------ DATA SHOWN

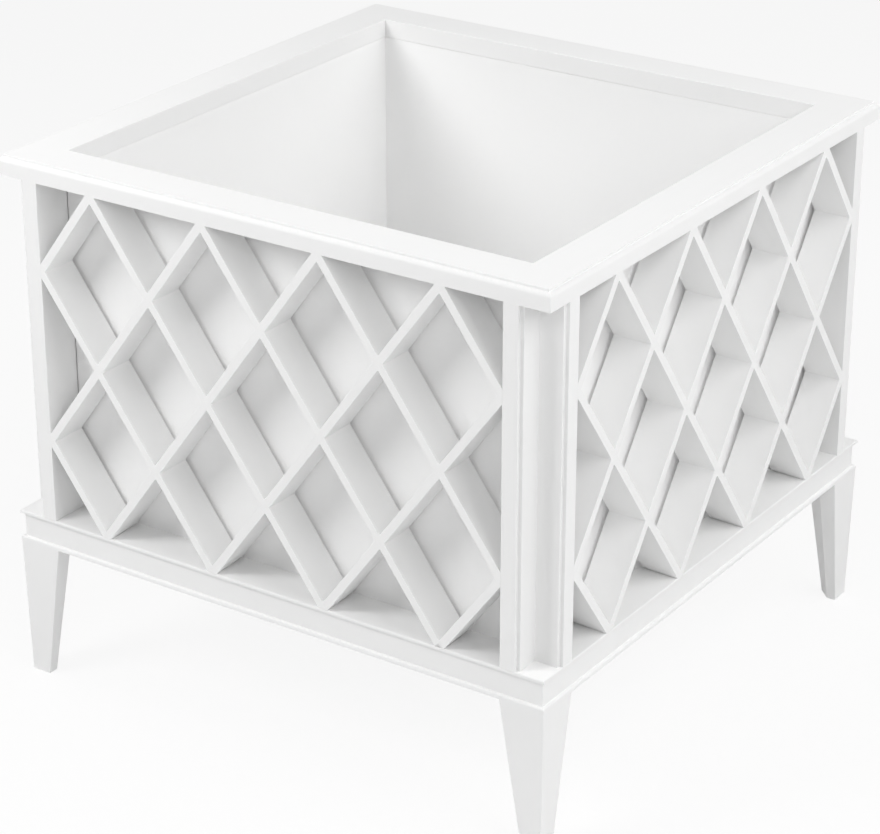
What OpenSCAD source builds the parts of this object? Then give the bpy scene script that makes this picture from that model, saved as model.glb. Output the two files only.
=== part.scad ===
// Square lattice planter on tapered legs. Millimetres, +Z up.
// The origin is on the floor, under the middle of the planter. The front faces -Y.

/* [Overall] */
// Outside width, the same across both pairs of faces
body_w = 508; // [440:1:620]
// Height of the legs, from the floor to the base moulding
leg_h = 122; // [70:1:200]
// Height of the base moulding
base_h = 27; // [25:0.5:45]
// Height of the lattice panels, from the base to the rim
panel_h = 291; // [220:1:400]
// Thickness of the rim boards
rim_t = 16; // [15:0.5:24]

/* [Corners] */
// Depth of the square notch in each corner, from both outer faces
notch_d = 23; // [18:0.5:30]
// Width of the step between a stile and the notch
notch_step = 3; // [2:0.5:6]
// Width of the stile strips
stile_w = 13; // [10:0.5:20]
// Thickness of the stile strips
stile_t = 3; // [2:0.5:6]

/* [Walls and rim] */
// Thickness of the inner walls
wall_t = 3.6; // [3:0.1:5]
// How far the rim and the base rails stand inward past the walls
inner_lip = 0.5; // [0.3:0.1:4]
// Radius of the rounded outer edge of the rim
rim_nose_r = 3.5; // [2:0.5:5]
// Height of the small step above the rounded edge
rim_quirk_h = 2; // [0.5:0.5:3]

/* [Lattice] */
// Diamonds across each side
diamonds_wide = 4; // [2:1:6]
// Diamonds up each side
diamonds_high = 2; // [1:1:4]
// Thickness of a slat, seen from the front
slat_t = 7; // [5:0.5:12]
// Gap between the back edges of the slats and the wall behind them
slat_gap = 2.9; // [0.5:0.1:8]
// Clearance round each halved crossing
lap_gap = 0.1; // [0.05:0.05:0.3]

/* [Base moulding] */
// How far the flat face of the base stands back
base_inset = 3; // [2:0.5:6]
// Height of the thin top edge of the base
base_lip_h = 2.6; // [1.5:0.1:5]
// Height of the thin bottom edge of the base
base_foot_h = 3.5; // [2:0.1:6]
// Radius on the top edge of the base
base_lip_r = 1; // [0.5:0.1:1.4]
// Radius on the bottom edge of the base
base_foot_r = 1.7; // [0.5:0.1:1.8]

/* [Legs] */
// Width of a leg at the top
leg_top_w = 39.5; // [36:0.5:48]
// Width of a leg at the foot
leg_foot_w = 18; // [14:0.5:30]
// How far the outer faces of a leg lean in, down to the foot
leg_lean = 2; // [0:0.1:4]
// Width of the narrow inner sides of a leg at the top
leg_side_top = 15.5; // [12:0.5:26]
// Width of the narrow inner sides of a leg at the foot
leg_side_foot = 8.5; // [6:0.5:13]

/* [Floor] */
// Thickness of the floor panel
floor_t = 9; // [6:0.5:12]
// Gap between the floor panel and its rebate
floor_gap = 0.5; // [0.2:0.1:1.5]
// Diameter of the drain hole in the middle of the floor
drain_d = 25; // [10:1:40]
// Width of the two floor bearers
bearer_w = 40; // [20:1:50]
// Distance of each bearer's middle from the middle of the planter
bearer_x = 75; // [50:1:95]
// How far the bearers are let into the base rails
bearer_housing = 8; // [4:0.5:15]
// Distance of the outer floor screws from the middle, along a bearer
floor_screw_y = 150; // [60:1:160]
// Diameter of the shank of a floor screw
screw_d = 3.5; // [3:0.1:4.5]
// Diameter of the head of a floor screw
screw_head_d = 7; // [6:0.1:9]
// Length of a floor screw, with its head
screw_l = 20; // [16:0.5:22]

/* [Hidden joints] */
// Diameter of the dowels in the corner posts
dowel_d = 8; // [6:0.5:10]
// Depth of a dowel in a corner post
dowel_in_post = 16; // [10:1:30]
// Depth of a dowel in the base
dowel_in_base = 12; // [8:0.5:14]
// Depth of a dowel in the rim
dowel_in_rim = 8; // [6:0.5:8.5]
// Diameter of the dowel that holds a leg
leg_dowel_d = 12; // [8:0.5:12]
// Depth of a leg's dowel in the leg
leg_dowel_in_leg = 26; // [15:1:40]
// Depth of a leg's dowel in the base
leg_dowel_in_base = 20; // [10:0.5:22]
// Distance of a leg's dowel from both outer faces
leg_dowel_inset = 17; // [15:0.5:18]
// Thickness of the loose tongues in the mitres
tongue_t = 3; // [2:0.5:3.5]
// Width of the tongues, across the mitre
tongue_w = 12; // [8:0.5:14]
// Length of the tongues in the rim, along the mitre
rim_tongue_l = 26; // [15:1:30]
// Length of the tongues in the base, along the mitre
base_tongue_l = 12; // [8:0.5:14]
// Clearance round dowels and tongues
glue_gap = 0.05; // [0.02:0.01:0.2]
// Gap left at the ends of the dowel holes
hole_end_gap = 1; // [0.5:0.1:2]

/* [Hidden] */
$fn = 48;
paint = "white";
bare_wood = "burlywood";
zinc = "silver";

// Heights
base_top = leg_h + base_h;
rim_bottom = base_top + panel_h;
full_h = rim_bottom + rim_t;
bearer_h = base_h - floor_t;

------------

TASK PROMPT: Print all the data exactly.

SOLUTION FOR THIS TASK:
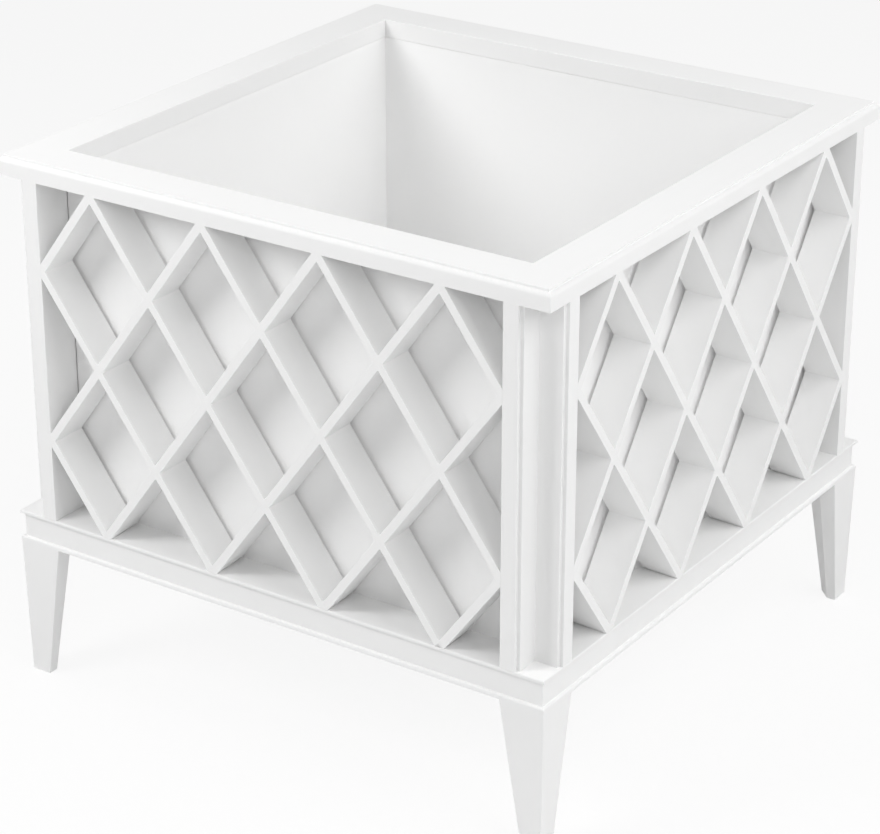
What OpenSCAD source builds the parts of this object? Then give the bpy scene script that makes this picture from that model, saved as model.glb. Output the two files only.
=== part.scad ===
// Square lattice planter on tapered legs. Millimetres, +Z up.
// The origin is on the floor, under the middle of the planter. The front faces -Y.

/* [Overall] */
// Outside width, the same across both pairs of faces
body_w = 508; // [440:1:620]
// Height of the legs, from the floor to the base moulding
leg_h = 122; // [70:1:200]
// Height of the base moulding
base_h = 27; // [25:0.5:45]
// Height of the lattice panels, from the base to the rim
panel_h = 291; // [220:1:400]
// Thickness of the rim boards
rim_t = 16; // [15:0.5:24]

/* [Corners] */
// Depth of the square notch in each corner, from both outer faces
notch_d = 23; // [18:0.5:30]
// Width of the step between a stile and the notch
notch_step = 3; // [2:0.5:6]
// Width of the stile strips
stile_w = 13; // [10:0.5:20]
// Thickness of the stile strips
stile_t = 3; // [2:0.5:6]

/* [Walls and rim] */
// Thickness of the inner walls
wall_t = 3.6; // [3:0.1:5]
// How far the rim and the base rails stand inward past the walls
inner_lip = 0.5; // [0.3:0.1:4]
// Radius of the rounded outer edge of the rim
rim_nose_r = 3.5; // [2:0.5:5]
// Height of the small step above the rounded edge
rim_quirk_h = 2; // [0.5:0.5:3]

/* [Lattice] */
// Diamonds across each side
diamonds_wide = 4; // [2:1:6]
// Diamonds up each side
diamonds_high = 2; // [1:1:4]
// Thickness of a slat, seen from the front
slat_t = 7; // [5:0.5:12]
// Gap between the back edges of the slats and the wall behind them
slat_gap = 2.9; // [0.5:0.1:8]
// Clearance round each halved crossing
lap_gap = 0.1; // [0.05:0.05:0.3]

/* [Base moulding] */
// How far the flat face of the base stands back
base_inset = 3; // [2:0.5:6]
// Height of the thin top edge of the base
base_lip_h = 2.6; // [1.5:0.1:5]
// Height of the thin bottom edge of the base
base_foot_h = 3.5; // [2:0.1:6]
// Radius on the top edge of the base
base_lip_r = 1; // [0.5:0.1:1.4]
// Radius on the bottom edge of the base
base_foot_r = 1.7; // [0.5:0.1:1.8]

/* [Legs] */
// Width of a leg at the top
leg_top_w = 39.5; // [36:0.5:48]
// Width of a leg at the foot
leg_foot_w = 18; // [14:0.5:30]
// How far the outer faces of a leg lean in, down to the foot
leg_lean = 2; // [0:0.1:4]
// Width of the narrow inner sides of a leg at the top
leg_side_top = 15.5; // [12:0.5:26]
// Width of the narrow inner sides of a leg at the foot
leg_side_foot = 8.5; // [6:0.5:13]

/* [Floor] */
// Thickness of the floor panel
floor_t = 9; // [6:0.5:12]
// Gap between the floor panel and its rebate
floor_gap = 0.5; // [0.2:0.1:1.5]
// Diameter of the drain hole in the middle of the floor
drain_d = 25; // [10:1:40]
// Width of the two floor bearers
bearer_w = 40; // [20:1:50]
// Distance of each bearer's middle from the middle of the planter
bearer_x = 75; // [50:1:95]
// How far the bearers are let into the base rails
bearer_housing = 8; // [4:0.5:15]
// Distance of the outer floor screws from the middle, along a bearer
floor_screw_y = 150; // [60:1:160]
// Diameter of the shank of a floor screw
screw_d = 3.5; // [3:0.1:4.5]
// Diameter of the head of a floor screw
screw_head_d = 7; // [6:0.1:9]
// Length of a floor screw, with its head
screw_l = 20; // [16:0.5:22]

/* [Hidden joints] */
// Diameter of the dowels in the corner posts
dowel_d = 8; // [6:0.5:10]
// Depth of a dowel in a corner post
dowel_in_post = 16; // [10:1:30]
// Depth of a dowel in the base
dowel_in_base = 12; // [8:0.5:14]
// Depth of a dowel in the rim
dowel_in_rim = 8; // [6:0.5:8.5]
// Diameter of the dowel that holds a leg
leg_dowel_d = 12; // [8:0.5:12]
// Depth of a leg's dowel in the leg
leg_dowel_in_leg = 26; // [15:1:40]
// Depth of a leg's dowel in the base
leg_dowel_in_base = 20; // [10:0.5:22]
// Distance of a leg's dowel from both outer faces
leg_dowel_inset = 17; // [15:0.5:18]
// Thickness of the loose tongues in the mitres
tongue_t = 3; // [2:0.5:3.5]
// Width of the tongues, across the mitre
tongue_w = 12; // [8:0.5:14]
// Length of the tongues in the rim, along the mitre
rim_tongue_l = 26; // [15:1:30]
// Length of the tongues in the base, along the mitre
base_tongue_l = 12; // [8:0.5:14]
// Clearance round dowels and tongues
glue_gap = 0.05; // [0.02:0.01:0.2]
// Gap left at the ends of the dowel holes
hole_end_gap = 1; // [0.5:0.1:2]

/* [Hidden] */
$fn = 48;
paint = "white";
bare_wood = "burlywood";
zinc = "silver";

// Heights
base_top = leg_h + base_h;
rim_bottom = base_top + panel_h;
full_h = rim_bottom + rim_t;
bearer_h = base_h - floor_t;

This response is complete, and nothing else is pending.